En mis clases de historia, muchas veces los alumnos se asombran y me dicen: “¿Cómo es posible que los derechos humanos se hayan declarado oficialmente, por primera vez, en 1948, cuando la humanidad viene pensando y actuando desde hace por lo menos cuatro mil años?”.
Yo les respondo que no hay respuesta, valga la redundancia. Que a cada uno corresponde reflexionar en ese hecho, y que la reflexión puede llevarles la existencia entera. Hoy las redes sociales, en buena medida, representan la violación campante de muchos de esos derechos humanos.
Y menos mal que no es posible matar físicamente a otro por medio de la opinología, pues en tal caso el mundo estaría sembrado de cadáveres. Cuando la gente dice, a propósito de los inmigrantes venezolanos en Uruguay, cosas (y cito literalmente) como “Hay que sacarlos del culo del país”: “No pueden criticar a mi gobierno, y sí, tal vez debemos consultar a un abogado”; “Tiene muchísimos lugares en el mundo ése o ésa extranjera”, cuando leo esas frases sesudas y cargadas de racionalidad, me doy cuenta de la vigencia espeluznante de Twain.

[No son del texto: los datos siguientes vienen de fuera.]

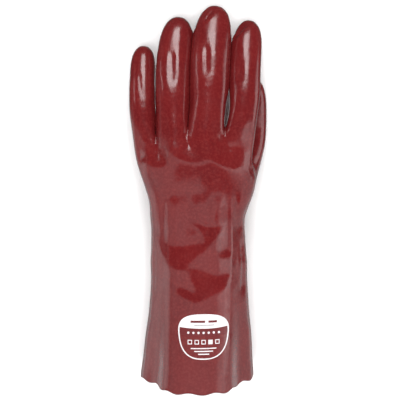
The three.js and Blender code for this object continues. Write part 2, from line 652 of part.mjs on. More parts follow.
// The printed panel: rings of points round its middle, draped over the back of the cuff.
function printPanel() {
  const place = (ring, spoke, rise) => {
    const angle = (2 * Math.PI * spoke) / PRINT_SPOKES;
    const [across, up] = [(2 * Math.cos(angle)) / PRINT_WIDTH, (2 * Math.sin(angle)) / PRINT_HEIGHT];
    const power = PRINT_SQUARENESS;
    const rim = (Math.abs(across) ** power + Math.abs(up) ** power) ** (-1 / power);
    const x = PRINT_SHIFT + (ring / PRINT_RINGS) * rim * Math.cos(angle);
    const y = PRINT_FROM_HEM + (ring / PRINT_RINGS) * rim * Math.sin(angle);
    return new THREE.Vector3(x, y, heightAt(x, y) + rise);
  };
  const layer = (rise) =>
    Array.from({ length: PRINT_RINGS + 1 }, (_, ring) =>
      Array.from({ length: PRINT_SPOKES }, (__, spoke) => place(ring, spoke, rise)),
    );
  const [under, over] = [layer(PRINT_GAP), layer(PRINT_GAP + PRINT_THICK)];
  const points = [];
  for (let i = 0; i < PRINT_SPOKES; i++) {
    const n = (i + 1) % PRINT_SPOKES;
    points.push(over[0][0], over[1][i], over[1][n], under[0][0], under[1][n], under[1][i]);
    for (let ring = 1; ring < PRINT_RINGS; ring++) {
      const [a, b, c, d] = [over[ring][i], over[ring + 1][i], over[ring + 1][n], over[ring][n]];
      points.push(a, b, c, a, c, d);
      const [e, f, g, h] = [under[ring][i], under[ring + 1][i], under[ring + 1][n], under[ring][n]];
      points.push(e, g, f, e, h, g);
    }
    const [low, high] = [under[PRINT_RINGS], over[PRINT_RINGS]];
    points.push(low[i], low[n], high[n], low[i], high[n], high[i]);
  }
  return new THREE.BufferGeometry().setFromPoints(points);
}

// The origin lies on the floor under the middle of the glove's box.
const printGeometry = printPanel();
for (const geometry of [shellGeometry, printGeometry]) {
  geometry.translate(-(box.min.x + box.max.x) / 2, -(box.min.y + box.max.y) / 2, -box.min.z);
  geometry.computeVertexNormals();
}

const pvc = new THREE.MeshStandardMaterial({ color: 0x7c2329, roughness: 0.28, metalness: 0 });
const ink = new THREE.MeshStandardMaterial({ color: 0xe9e4e6, roughness: 0.5, metalness: 0 });
const shellMesh = new THREE.Mesh(shellGeometry, pvc);
shellMesh.name = "glove_shell";
const printMesh = new THREE.Mesh(printGeometry, ink);
printMesh.name = "print_panel";

export const glove = new THREE.Group();
glove.add(shellMesh, printMesh);
export default glove;
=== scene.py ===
"""Looks of the PVC coated gauntlet glove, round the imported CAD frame.

The skin and the print replace the plain solids. A floor, a studio and the photo's camera stand around them.
"""

import math

import bmesh
import bpy
import numpy as np
from mathutils import Matrix, Vector, noise
from mathutils.bvhtree import BVHTree


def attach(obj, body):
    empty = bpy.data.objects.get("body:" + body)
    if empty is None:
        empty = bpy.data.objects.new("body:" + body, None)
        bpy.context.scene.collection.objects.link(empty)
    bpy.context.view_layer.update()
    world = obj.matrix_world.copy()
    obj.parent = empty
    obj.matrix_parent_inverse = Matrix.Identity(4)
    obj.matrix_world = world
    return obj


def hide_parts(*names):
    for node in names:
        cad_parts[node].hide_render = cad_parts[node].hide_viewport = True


MM = 0.001

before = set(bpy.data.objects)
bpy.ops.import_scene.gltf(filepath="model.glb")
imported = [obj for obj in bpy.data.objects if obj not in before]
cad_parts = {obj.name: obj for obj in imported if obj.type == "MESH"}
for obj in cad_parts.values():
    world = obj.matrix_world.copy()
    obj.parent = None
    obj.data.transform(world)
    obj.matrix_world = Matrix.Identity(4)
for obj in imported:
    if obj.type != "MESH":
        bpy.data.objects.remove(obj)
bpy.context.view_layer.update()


def add_object(name, data):
    obj = bpy.data.objects.new(name, data)
    bpy.context.scene.collection.objects.link(obj)
    return obj


def new_material(name):
    mat = bpy.data.materials.new(name)
    mat.use_nodes = True
    tree = mat.node_tree
    tree.nodes.clear()
    out = tree.nodes.new("ShaderNodeOutputMaterial")
    bsdf = tree.nodes.new("ShaderNodeBsdfPrincipled")
    tree.links.new(bsdf.outputs[0], out.inputs[0])
    return mat, tree, bsdf


def node(tree, kind, inputs=None, **settings):
    made = tree.nodes.new(kind)
    for key, value in settings.items():
        setattr(made, key, value)
    for key, value in (inputs or {}).items():
        if isinstance(value, bpy.types.NodeSocket):
            tree.links.new(value, made.inputs[key])
        else:
            made.inputs[key].default_value = value
    return made


def mix_colour(tree, share, a, b):
    """Colour a where share is 0 and b where it is 1; each may be a value or another node's output."""
    made = tree.nodes.new("ShaderNodeMix")
    made.data_type = "RGBA"
    for socket, value in ((made.inputs[0], share), (made.inputs[6], a), (made.inputs[7], b)):
        if isinstance(value, bpy.types.NodeSocket):
            tree.links.new(value, socket)
        else:
            socket.default_value = value
    return made.outputs[2]


def ramp(tree, value, low, high, to_low=0.0, to_high=1.0):
    """The value's stretch from low to high, laid out from to_low to to_high."""
    made = node(tree, "ShaderNodeMapRange", {0: value, 1: low, 2: high, 3: to_low, 4: to_high})
    return made.outputs[0]


def maths(tree, operation, a, b=0.0):
    return node(tree, "ShaderNodeMath", {0: a, 1: b}, operation=operation).outputs[0]


def soft_step(tree, value, low, high):
    """0 at low, 1 at high, smooth between, as a node."""
    made = node(tree, "ShaderNodeMapRange", {0: value, 1: low, 2: high}, interpolation_type="SMOOTHSTEP")
    return made.outputs[0]


def object_place(tree):
    return node(tree, "ShaderNodeTexCoord").outputs["Object"]


def cloudy(tree, place, scale, detail, roughness=0.5):
    settings = {"Vector": place, "Scale": scale, "Detail": detail, "Roughness": roughness}
    return node(tree, "ShaderNodeTexNoise", settings).outputs["Fac"]


def bumped(tree, height, strength, depth, normal=None):
    """A normal that the height bends; depth is in mm."""
    settings = {"Strength": strength, "Distance": depth * MM, "Height": height}
    if normal is not None:
        settings["Normal"] = normal
    return node(tree, "ShaderNodeBump", settings).outputs[0]


def glow_material(name, value):
    """A plain grey glow for what only the camera or only reflections see."""
    mat = bpy.data.materials.new(name)
    mat.use_nodes = True
    tree = mat.node_tree
    tree.nodes.clear()
    out = tree.nodes.new("ShaderNodeOutputMaterial")
    glow = node(tree, "ShaderNodeEmission", {"Color": (value, value, value, 1), "Strength": 1.0})
    tree.links.new(glow.outputs[0], out.inputs[0])
    return mat


# The PVC's colours: in its deep and its light clouds, and in its specks.
PVC_DEEP = (0.110, 0.0070, 0.0085, 1)
PVC_LIGHT = (0.146, 0.0105, 0.0115, 1)
PVC_SPECKS = (0.190, 0.022, 0.020, 1)
# The knitted inside's colours: between the loops, on the loops and in the stains.
KNIT_DEEP = (0.56, 0.50, 0.44, 1)
KNIT_LIGHT = (0.74, 0.69, 0.62, 1)
KNIT_STAINS = (0.55, 0.38, 0.34, 1)
# The hem edge's two colours; on the outside's faces next to the rim they are painted shade of the rounded
# edge.
EDGE_DARK = (0.075, 0.010, 0.012, 1)
EDGE_LIGHT = (0.16, 0.03, 0.03, 1)


def pvc_material():
    """Dipped PVC: deep red, glossy, a little uneven, with the fabric's grain just showing through."""
    mat, tree, bsdf = new_material("pvc_red")
    place = object_place(tree)
    cloud = cloudy(tree, place, scale=28.0, detail=4.0, roughness=0.55)
    speck = cloudy(tree, place, scale=420.0, detail=3.0, roughness=0.6)
    clouds = ramp(tree, cloud, 0.3, 0.7)
    tone = mix_colour(tree, clouds, PVC_DEEP, PVC_LIGHT)
    specks = ramp(tree, speck, 0.45, 0.7, 0.0, 0.6)
    tone = mix_colour(tree, specks, tone, PVC_SPECKS)
    tree.links.new(tone, bsdf.inputs["Base Color"])
    haze = cloudy(tree, place, scale=95.0, detail=5.0, roughness=0.65)
    tree.links.new(ramp(tree, haze, 0.35, 0.7, 0.13, 0.27), bsdf.inputs["Roughness"])
    bsdf.inputs["IOR"].default_value = 1.5
    wave = cloudy(tree, place, scale=150.0, detail=2.0)
    waves = bumped(tree, wave, strength=0.5, depth=0.35)
    normal = bumped(tree, speck, strength=0.3, depth=0.06, normal=waves)
    tree.links.new(normal, bsdf.inputs["Normal"])
    return mat


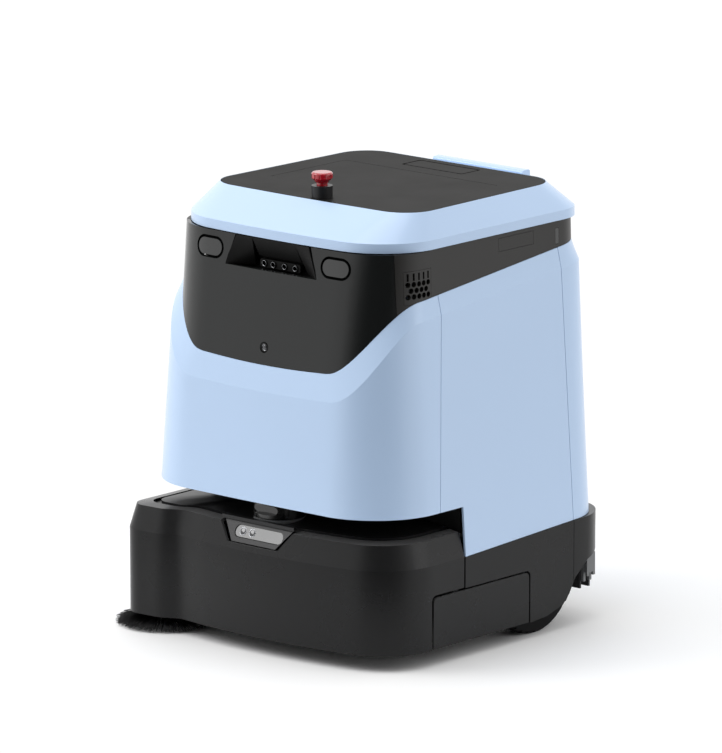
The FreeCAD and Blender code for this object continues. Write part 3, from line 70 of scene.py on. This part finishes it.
# Side brush
TUFTS = 44
TUFT_ROWS = 2
TUFT_BRISTLES = 16
BRISTLE_RADIUS = 0.00042
BRISTLE_STEPS = 4
BRISTLE_SIDES = 3
BRISTLE_TAPER = 0.45
TUFT_SPREAD = 0.055         # radians
ROOT_RING = 0.33            # shares of the brush's reach
ROW_STEP = 0.05
TIP_RING = (0.86, 0.985)
ROOT_HEIGHT = 0.0125        # above the brush's lowest point
ROW_DROP = 0.003
ROOT_SCATTER = 0.0015
HEIGHT_SCATTER = 0.001
TIP_HEIGHT = (0.0005, 0.006)
DROOP = (0.0005, 0.003)

# Lenses
LATHE_STEPS = 48
DOME_RINGS = 8
FORWARD = (0, -1, 0)
FRONT_LENS = (MIDDLE_X, -0.1872, 0.392)
FRONT_LENS_RING = (MIDDLE_X, -0.1885, 0.392)
DEPTH_LENS_OFFSETS = (-0.026, -0.011, 0.008, 0.026)
DEPTH_LENS_Y = -0.1592
DEPTH_RING_Y = -0.1605
DEPTH_LENS_Z = 0.49225
SENSOR_LENS_OFFSETS = (-0.0235, -0.0080)
SENSOR_LENS_Y = -0.20396
SENSOR_LENS_Z = 0.1525
SENSOR_LEAN = math.radians(26)
FRONT_DOME = (0.0045, 0.0026)               # radius and rise
DEPTH_DOME = (0.0029, 0.0009)
SENSOR_DOME = (0.0046, 0.0006)
FRONT_RIM = (0.0046, 0.0006, 0.0003)        # radius, width and rise
DEPTH_RIM = (0.0036, 0.0005, 0.0002)
SENSOR_RIM = (0.0054, 0.0008, 0.0003)


# ---- Small helpers ----

def new_piece(name, mesh, body, material):
    piece = bpy.data.objects.new(name, mesh)
    bpy.context.scene.collection.objects.link(piece)
    piece.data.materials.append(material)
    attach(piece, body)
    return piece


def finish_mesh(bm, name):
    mesh = bpy.data.meshes.new(name)
    bmesh.ops.recalc_face_normals(bm, faces=bm.faces)
    bm.to_mesh(mesh)
    bm.free()
    for polygon in mesh.polygons:
        polygon.use_smooth = True
    return mesh


def lathe(bm, profile, centre, axis):
    """Turns a profile of (radius, height) pairs about an axis through centre; height runs along it."""
    axis = Vector(axis).normalized()
    side = axis.orthogonal().normalized()
    other = axis.cross(side)
    rows = []
    for radius, height in profile:
        row = []
        for i in range(LATHE_STEPS):
            a = 2 * math.pi * i / LATHE_STEPS
            offset = side * math.cos(a) * radius + other * math.sin(a) * radius
            row.append(bm.verts.new(Vector(centre) + axis * height + offset))
        rows.append(row)
    for lower, upper in zip(rows, rows[1:]):
        for i in range(LATHE_STEPS):
            j = (i + 1) % LATHE_STEPS
            bm.faces.new((lower[i], lower[j], upper[j], upper[i]))
    bm.faces.new(rows[0])
    bm.faces.new(rows[-1])


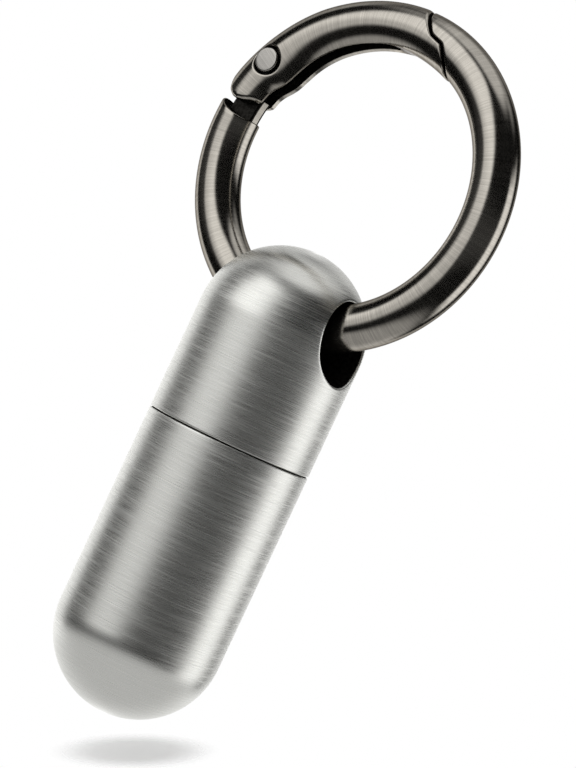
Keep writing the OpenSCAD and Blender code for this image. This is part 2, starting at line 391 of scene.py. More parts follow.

Parece que olvidamos algo muy elemental: la mejora del mundo no depende de éste o aquel movimiento social, gobierno o parlamento, sino de nosotros mismos en nuestro día a día.
Somos tan breves y ensuciamos tan a la ligera nuestra brevedad con ejercicios inútiles de mezquindad y de alevosía. Como dice Satán, en El forastero misterioso: “No todo es ridículo, al fin de cuentas, cuando uno recuerda qué tan escasos son sus días y que ustedes no son más que sombras”.